Q: Ms. Glotzer, would you agree with me that sometimes, when you say, “we,” you don’t always mean “you”?A: Yes, I sometimes use “we” to describe my staff.Q: And would you also agree with me, Ms. Glotzer, that you sometimes use “we” to describe a whole bunch of stuff the SEC does, and not just you personally?A: It’s possible.Q: And, Ms. Glotzer, would you agree with me that it’s actually commonplace to say “we”—that it’s not just you who does this.A: Yes.

Having made this point, Strassberg moved in for the kill:

Q: Ms. Glotzer, you testified on direct that you understood that Peter Bacanovic said he had spoken to Martha Stewart on Dec. 27 and taken her order. You also testified that you had just heard four days before that that Douglas Faneuil had said that he had taken Ms. Stewart’s order—but you didn’t ask a follow-up question. Is that correct, Ms. Glotzer? A: That’s correct.

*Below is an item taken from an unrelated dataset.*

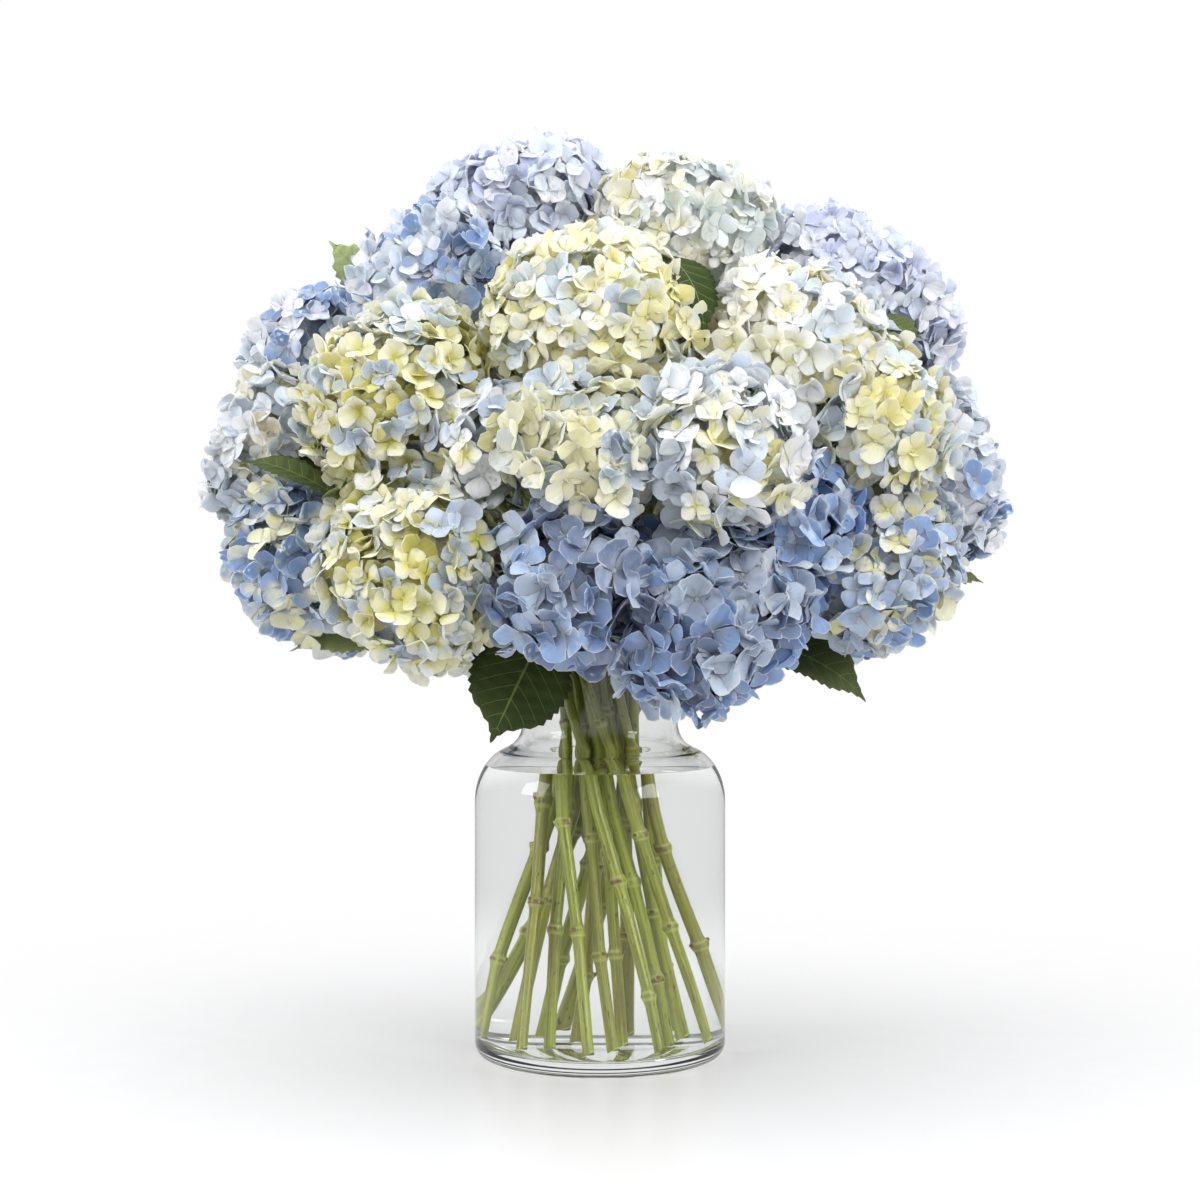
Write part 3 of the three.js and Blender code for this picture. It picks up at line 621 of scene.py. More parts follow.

Strassberg then said that, at multiple points in the SEC’s later interview with Peter Bacanovic (Feb. 13)—an event that, unlike the other interviews, was both taped and transcribed—the government phrased questions as, “What did you do?” while Bacanovic phrased his responses as, “this is what we did.” After Judge Cedarbaum had dismissed the jury, Strassberg argued that, at one point in the tape, Bacanovic had said “we,” and the transcript—a transcript that Helene Glotzer had personally approved—had said “I.”

If the judge allows Strassberg to have his way, we’ll all hear the tape and see the (erroneous) transcript tomorrow morning. This afternoon, though, the message we all heard was this: The government is trying to send Peter Bacanovic to prison, in part, over what, in the Jan. 7 interview, apparently amounts to the unrecorded, un-transcribed use of a disputed pronoun.